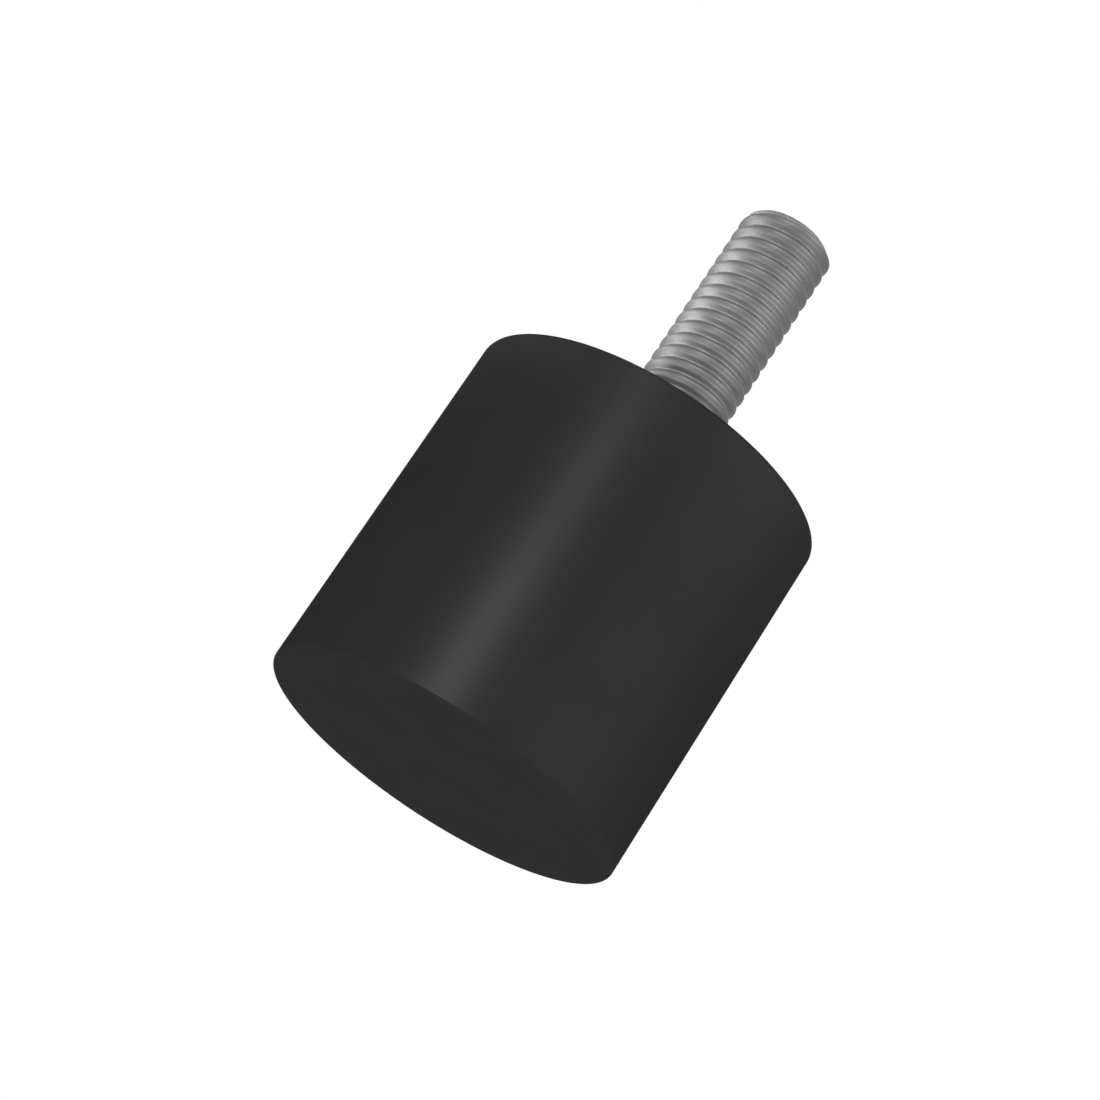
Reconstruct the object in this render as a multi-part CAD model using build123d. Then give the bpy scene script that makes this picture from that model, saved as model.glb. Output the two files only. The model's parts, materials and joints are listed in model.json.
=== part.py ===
from build123d import *

import os
from math import cos, pi, sin, sqrt

# A bobbin vibration mount: a rubber cylinder with a plain face at one end and a
# threaded stud at the other. The stud is pressed into a steel disc, and the two are
# moulded into the rubber and bonded to it.
#
# Millimetres. +Z runs along the stud. The origin is the centre of the plain rubber
# face, which the mount stands on.

# Rubber cylinder
BODY_DIAMETER = 30.0
BODY_HEIGHT = 30.0
BODY_EDGE_RADIUS = 0.25  # what the mould leaves on the two rims

# Steel disc, flush with the rubber's stud end
DISC_RUBBER_RIM = 1.0  # width of the rubber ring left round the disc
DISC_THICKNESS = 2.0
DISC_EDGE_BEVEL = 0.5  # on the side in the rubber, so that no sharp edge cuts it

# Stud: an M8 coarse thread, with a flat head behind the disc
THREAD_DIAMETER = 8.0
THREAD_PITCH = 1.25
STUD_REACH = 23.0  # from the disc's outer face to the tip
PLAIN_LENGTH = 1.0  # from the disc's outer face to where the thread starts
HEAD_DIAMETER = 13.0
HEAD_THICKNESS = 2.4
HEAD_EDGE_BEVEL = 0.5

# Ribbed neck, pressed into the disc's hole
HOLE_CLEARANCE = 0.3  # between the thread's crests and the hole, all round
RIB_COUNT = 24
RIB_BITE = 0.25  # how deep each rib cuts into the wall of the hole
GROOVE_CLEARANCE = 0.1  # between that wall and the grooves between the ribs
NECK_SETBACK = 0.5  # from the neck's end to the disc's outer face

# ISO metric thread: its pitch line and its root lie 3/8 and 5/8 of the sharp
# 60 degree triangle's height below the crests.
sharp_height = THREAD_PITCH * sqrt(3) / 2
crest_radius = THREAD_DIAMETER / 2
pitch_radius = crest_radius - 3 / 8 * sharp_height
root_radius = crest_radius - 5 / 8 * sharp_height

# Radii and heights that follow from the sizes above
disc_radius = BODY_DIAMETER / 2 - DISC_RUBBER_RIM
head_radius = HEAD_DIAMETER / 2
hole_radius = crest_radius + HOLE_CLEARANCE
rib_radius = hole_radius + RIB_BITE
groove_radius = hole_radius - GROOVE_CLEARANCE
disc_bottom = BODY_HEIGHT - DISC_THICKNESS
head_bottom = disc_bottom - HEAD_THICKNESS
neck_top = BODY_HEIGHT - NECK_SETBACK
thread_start = BODY_HEIGHT + PLAIN_LENGTH
stud_tip = BODY_HEIGHT + STUD_REACH


def rod(radius, bottom, top):
    """An upright cylinder on the Z axis, between two heights."""
    upright = (Align.CENTER, Align.CENTER, Align.MIN)
    return Pos(0, 0, bottom) * Cylinder(radius, top - bottom, align=upright)


def rim(solid, height):
    """The outermost circular edge of a solid at one height."""
    circles = solid.edges().filter_by(GeomType.CIRCLE)
    level = circles.filter_by_position(Axis.Z, height - 1e-6, height + 1e-6)
    return level.sort_by(SortBy.RADIUS)[-1]


def ribbed_neck():
    """The neck, as long as it sits in the disc: pointed upright ribs round a core."""
    half_step = pi / RIB_COUNT
    outline = []
    for i in range(2 * RIB_COUNT):
        radius = rib_radius if i % 2 == 0 else groove_radius
        outline.append((radius * cos(i * half_step), radius * sin(i * half_step)))
    section = make_face(Polyline(*outline, close=True))
    return Pos(0, 0, disc_bottom) * extrude(section, neck_top - disc_bottom)


def threaded_stud():
    """The stud, turned about Z, with its ribbed neck.

    The plain length has the thread's pitch diameter, as a stud whose thread is rolled
    has. The threaded length is a rod of the crests' diameter, with a 45 degree cone at
    each end: where the thread starts, and down to the root at the tip.
    """
    half_section = [
        (0, head_bottom),
        (head_radius - HEAD_EDGE_BEVEL, head_bottom),
        (head_radius, head_bottom + HEAD_EDGE_BEVEL),
        (head_radius, disc_bottom),
        (pitch_radius, disc_bottom),
        (pitch_radius, thread_start),
        (crest_radius, thread_start + crest_radius - pitch_radius),
        (crest_radius, stud_tip - (crest_radius - root_radius)),
        (root_radius, stud_tip),
        (0, stud_tip),
    ]
    outline = Polyline(*[(radius, 0, height) for radius, height in half_section], close=True)
    return revolve(make_face(outline), Axis.Z) + ribbed_neck()


def end_disc():
    """The disc, with a round hole that the neck's ribs have cut into."""
    disc = rod(disc_radius, disc_bottom, BODY_HEIGHT)
    disc = chamfer(rim(disc, disc_bottom), DISC_EDGE_BEVEL)
    hole = rod(hole_radius, disc_bottom, BODY_HEIGHT)
    return disc - hole - ribbed_neck()


def rubber_body(disc, stud):
    """The rubber, moulded round the disc and the stud's head, so it fills up to them."""
    block = rod(BODY_DIAMETER / 2, 0, BODY_HEIGHT)
    block = fillet([rim(block, 0), rim(block, BODY_HEIGHT)], BODY_EDGE_RADIUS)
    plugged_disc = disc + rod(rib_radius, disc_bottom, BODY_HEIGHT)
    return block - plugged_disc - stud


stud = threaded_stud()
disc = end_disc()
rubber = rubber_body(disc, stud)

os.makedirs("parts", exist_ok=True)
export_step(rubber, "parts/rubber_body.step")
export_step(disc, "parts/end_disc.step")
export_step(stud, "parts/threaded_stud.step")
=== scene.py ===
# %% [markdown]
# # A rubber bobbin mount with a threaded stud
#
# The mount is a black rubber cylinder that stands on its plain face, with a steel disc
# bonded flush into the other face and an M8 stud pressed through that disc. Its solids
# come ready-made and to size. This notebook lights them, gives them their finishes,
# and models the one thing that a solid of simple faces leaves out: the rolled thread.

import json
from math import atan, cos, pi, radians, sin, sqrt, tan

import bmesh
import bpy
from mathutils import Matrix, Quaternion, Vector


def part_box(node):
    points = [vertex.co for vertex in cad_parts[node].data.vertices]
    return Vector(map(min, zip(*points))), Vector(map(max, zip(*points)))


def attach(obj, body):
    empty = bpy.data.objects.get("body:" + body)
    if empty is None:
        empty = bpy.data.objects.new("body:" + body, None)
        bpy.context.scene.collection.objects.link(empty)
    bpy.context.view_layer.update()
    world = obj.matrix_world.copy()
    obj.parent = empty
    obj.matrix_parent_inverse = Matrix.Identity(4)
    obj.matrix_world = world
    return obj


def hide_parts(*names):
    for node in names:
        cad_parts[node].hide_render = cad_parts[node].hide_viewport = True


MM = 0.001

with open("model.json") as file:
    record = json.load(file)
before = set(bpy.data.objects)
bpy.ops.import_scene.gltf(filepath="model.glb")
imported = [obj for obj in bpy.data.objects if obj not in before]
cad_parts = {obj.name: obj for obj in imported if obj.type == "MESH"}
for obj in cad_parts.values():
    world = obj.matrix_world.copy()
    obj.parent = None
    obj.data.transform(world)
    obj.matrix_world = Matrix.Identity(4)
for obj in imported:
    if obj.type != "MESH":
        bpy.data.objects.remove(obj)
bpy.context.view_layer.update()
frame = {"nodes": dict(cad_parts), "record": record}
print("solids:", sorted(frame["nodes"]))

# %% [markdown]
# ## Sizes
#
# Everything is in metres. The heights and radii could all be typed in, but a number that
# is read off a solid stays right when the solid changes, so that is done wherever the
# solids can say it. What they can't say is the thread's own: its pitch, and the short
# plain length under it. The pitch line and the root of a metric thread lie 3/8 and 5/8
# of the height of its sharp triangle below the crests.

# %% Read and work out the sizes
PITCH = 1.25 * MM
PLAIN_LENGTH = 1.0 * MM

disc_low, disc_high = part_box("end_disc")
stud_low, stud_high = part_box("threaded_stud")
seat_height = disc_high.z
tip_height = stud_high.z
head_radius = stud_high.x
thread_start = seat_height + PLAIN_LENGTH

mounts = {mount["name"]: mount for mount in frame["record"]["mounts"]}
crest_radius = mounts["stud"]["dims"]["r_mm"] * MM
sharp_height = PITCH * sqrt(3) / 2
pitch_radius = crest_radius - 3 / 8 * sharp_height
root_radius = crest_radius - 5 / 8 * sharp_height

print("stud stands out, mm:", round((tip_height - seat_height) / MM, 2))
print("crests, pitch line and root, mm:", end=" ")
print([round(radius / MM, 3) for radius in (crest_radius, pitch_radius, root_radius)])

# %% [markdown]
# ## Rolling the thread
#
# A stud's thread is rolled, not cut: hard dies press grooves into a plain blank, and
# nothing about it is sharp. The plating rounds it further, so that each groove is a
# shallow vee with soft shoulders and a soft root. One pitch is drawn as a line of edges
# from crest to crest, and a bevel of its points rounds the corners. The sharp form of the
# standard would be easier to draw, but it catches the light as no rolled stud does.

# %% Draw one pitch of the thread
GROOVE_WIDTH = 0.78 * MM
FLANK_SLOPE = radians(46)
SHOULDER_REACH = 0.16 * MM
ROOT_REACH = 0.15 * MM
CORNER_STEPS = 5


def draw_pitch(bm, root_height):
    """Adds one pitch of the thread's form in the XZ plane, and returns its depth."""
    half_groove = GROOVE_WIDTH / 2
    corners = [
        (crest_radius, -PITCH / 2),
        (crest_radius, -half_groove),
        (crest_radius - half_groove * tan(FLANK_SLOPE), 0),
        (crest_radius, half_groove),
        (crest_radius, PITCH / 2),
    ]
    verts = [bm.verts.new((r, 0, root_height + z)) for r, z in corners]
    for pair in zip(verts, verts[1:]):
        bm.edges.new(pair)
    for corner, reach in zip(verts[1:4], (SHOULDER_REACH, ROOT_REACH, SHOULDER_REACH)):
        bmesh.ops.bevel(
            bm,
            geom=[corner],
            offset=reach,
            offset_type="OFFSET",
            segments=CORNER_STEPS,
            profile=0.5,
            affect="VERTICES",
            material=-1,
        )
    return crest_radius - min(vert.co.x for vert in bm.verts)


print("groove, mm:", round(GROOVE_WIDTH / MM, 2), "wide at the crests")

# %% [markdown]
# A spin that also climbs by one pitch a turn sweeps that line into the whole helix. A
# stack of rings would be simpler, but it has no lead, and a nut could never climb it. The
# helix starts somewhere round the stud: `ROOT_START` is the height over the disc at which
# the root crosses the X axis. Neighbouring turns share their edges, so these are merged.

# %% Sweep the helix
STEPS_A_TURN = 72
SPARE_TURNS = 2
ROOT_START = 0.40 * MM
MERGE_REACH = 0.0005 * MM


def sweep_thread(bm, low, high):
    """Adds the helix from below low to above high, and returns the groove's depth."""
    turns_before = int((seat_height - low) / PITCH) + SPARE_TURNS
    depth = draw_pitch(bm, seat_height + ROOT_START - turns_before * PITCH)
    turns = turns_before + int((high - seat_height) / PITCH) + SPARE_TURNS
    bmesh.ops.spin(
        bm,
        geom=bm.verts[:] + bm.edges[:],
        cent=(0, 0, 0),
        axis=(0, 0, 1),
        dvec=(0, 0, PITCH / STEPS_A_TURN),
        angle=2 * pi * turns,
        steps=STEPS_A_TURN * turns,
        use_merge=False,
    )
    bmesh.ops.remove_doubles(bm, verts=bm.verts, dist=MERGE_REACH)
    return depth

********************

What you have to do: Only the lines from the one holding "disc = end_disc()" through the one holding "bpy.data.objects.remove(obj)" are wanted; retype them exactly.

Solution to this exercise:
disc = end_disc()
rubber = rubber_body(disc, stud)

os.makedirs("parts", exist_ok=True)
export_step(rubber, "parts/rubber_body.step")
export_step(disc, "parts/end_disc.step")
export_step(stud, "parts/threaded_stud.step")
=== scene.py ===
# %% [markdown]
# # A rubber bobbin mount with a threaded stud
#
# The mount is a black rubber cylinder that stands on its plain face, with a steel disc
# bonded flush into the other face and an M8 stud pressed through that disc. Its solids
# come ready-made and to size. This notebook lights them, gives them their finishes,
# and models the one thing that a solid of simple faces leaves out: the rolled thread.

import json
from math import atan, cos, pi, radians, sin, sqrt, tan

import bmesh
import bpy
from mathutils import Matrix, Quaternion, Vector


def part_box(node):
    points = [vertex.co for vertex in cad_parts[node].data.vertices]
    return Vector(map(min, zip(*points))), Vector(map(max, zip(*points)))


def attach(obj, body):
    empty = bpy.data.objects.get("body:" + body)
    if empty is None:
        empty = bpy.data.objects.new("body:" + body, None)
        bpy.context.scene.collection.objects.link(empty)
    bpy.context.view_layer.update()
    world = obj.matrix_world.copy()
    obj.parent = empty
    obj.matrix_parent_inverse = Matrix.Identity(4)
    obj.matrix_world = world
    return obj


def hide_parts(*names):
    for node in names:
        cad_parts[node].hide_render = cad_parts[node].hide_viewport = True


MM = 0.001

with open("model.json") as file:
    record = json.load(file)
before = set(bpy.data.objects)
bpy.ops.import_scene.gltf(filepath="model.glb")
imported = [obj for obj in bpy.data.objects if obj not in before]
cad_parts = {obj.name: obj for obj in imported if obj.type == "MESH"}
for obj in cad_parts.values():
    world = obj.matrix_world.copy()
    obj.parent = None
    obj.data.transform(world)
    obj.matrix_world = Matrix.Identity(4)
for obj in imported:
    if obj.type != "MESH":
        bpy.data.objects.remove(obj)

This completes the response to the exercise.